It’s taken 10 years and €250m but finally, on May 6, Dijon’s Cité internationale de la gastronomie et du vin will open its doors to visitors for the first time.
On the site of the former Hôtel-Dieu, which dates back to the 13th-century, visitors will be able to explore the cultural centre alongside such delights as the Ferrandi Paris School, the wine school of the Bureau Interprofessionnel des Vins de Bourgogne, a gourmet book store, food shops and cinemas.
The Cité marks the start of the Route des Grands Crus, which forms part of the Valley of Gastronomy which extends all the way to Marseille.
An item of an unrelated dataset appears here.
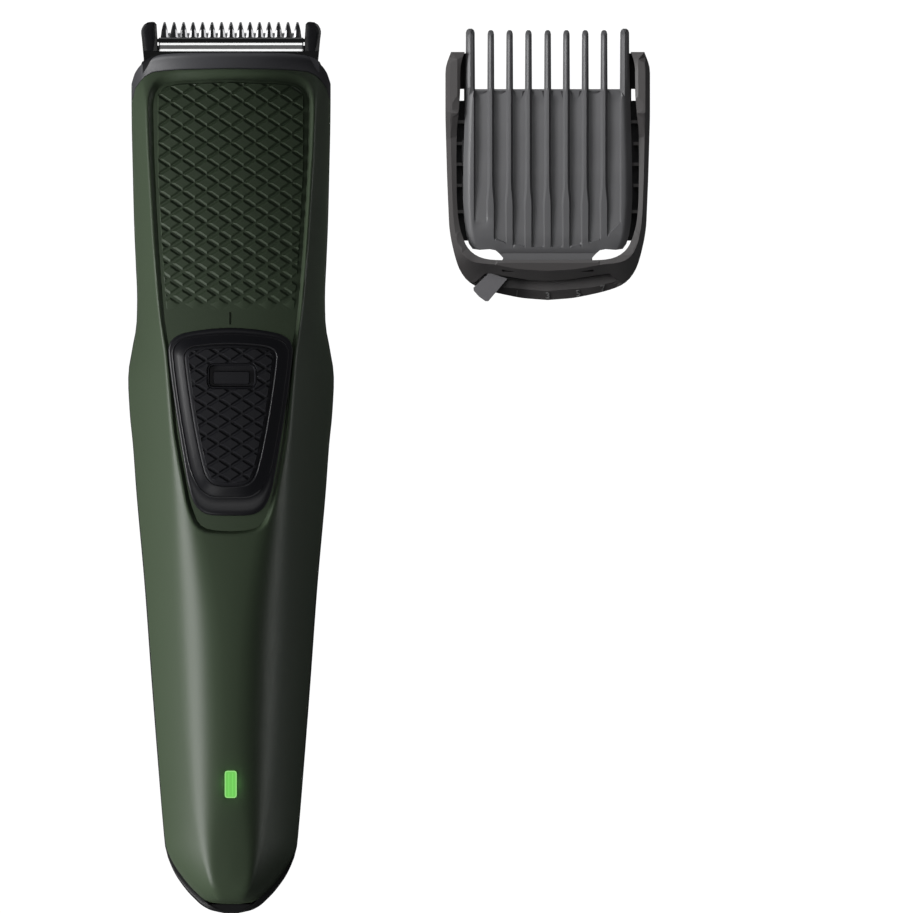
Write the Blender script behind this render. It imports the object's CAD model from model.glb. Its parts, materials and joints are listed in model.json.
"""Beard trimmer lying on its back, with its adjustable comb beside it on the right.

x runs across, y from the lower end (-80) to the cutting head and z from the back up to the front.
Lengths are millimetres until mesh_data() scales them. Lights, floor and camera are in metres.
"""
import json

import math

import bpy
import bmesh
import numpy as np
from mathutils import Matrix, Vector
from mathutils.geometry import delaunay_2d_cdt

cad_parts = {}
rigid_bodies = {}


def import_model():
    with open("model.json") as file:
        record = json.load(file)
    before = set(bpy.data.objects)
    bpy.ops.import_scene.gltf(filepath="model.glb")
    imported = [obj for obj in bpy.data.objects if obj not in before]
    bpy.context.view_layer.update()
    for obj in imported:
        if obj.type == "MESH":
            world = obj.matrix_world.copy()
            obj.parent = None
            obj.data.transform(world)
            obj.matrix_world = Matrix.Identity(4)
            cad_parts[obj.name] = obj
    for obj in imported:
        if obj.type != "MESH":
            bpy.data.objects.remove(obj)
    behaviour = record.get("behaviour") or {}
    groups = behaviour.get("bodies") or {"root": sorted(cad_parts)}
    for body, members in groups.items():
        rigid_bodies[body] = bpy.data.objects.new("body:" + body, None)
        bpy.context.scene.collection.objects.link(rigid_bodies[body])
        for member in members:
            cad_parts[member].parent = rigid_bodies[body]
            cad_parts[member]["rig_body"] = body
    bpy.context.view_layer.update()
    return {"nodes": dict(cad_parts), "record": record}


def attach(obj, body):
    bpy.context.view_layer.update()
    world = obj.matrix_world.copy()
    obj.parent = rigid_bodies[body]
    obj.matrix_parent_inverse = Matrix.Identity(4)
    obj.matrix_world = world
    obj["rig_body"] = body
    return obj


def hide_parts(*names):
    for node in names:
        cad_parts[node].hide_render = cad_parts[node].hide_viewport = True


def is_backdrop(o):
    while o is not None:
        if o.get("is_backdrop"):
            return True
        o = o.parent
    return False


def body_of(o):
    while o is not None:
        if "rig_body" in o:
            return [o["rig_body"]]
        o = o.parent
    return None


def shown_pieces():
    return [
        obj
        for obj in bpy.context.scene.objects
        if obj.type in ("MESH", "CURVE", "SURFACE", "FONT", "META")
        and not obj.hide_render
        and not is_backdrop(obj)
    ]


for old in list(bpy.data.objects):
    bpy.data.objects.remove(old)
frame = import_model()
NODES = frame["nodes"]
SCENE = bpy.context.scene
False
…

Dijon mayor François Rebsamen said: “On what could have been a wasteland in the heart of the city, Dijon gives a new future to its history, through a project of which nothing from the urban, heritage, cultural, touristic, gastronomic and wine worlds has been left out.”
The Cité internationale de la gastronomie et du vin is spread out around 1,750 m2 of exhibition spaces which aim to celebrate and explore the Gastronomic Meal of the French which, in 2010, was added to the Unesco list of intangible cultural heritage, as well as the wines of Burgundy.
La Cave de la Cité will offer visitors a unique personalised tasting experience with a daily offer of 250 wines by the glass amidst more than 3,000 wines from all over the world, including star billing given, of course, to Burgundy wines.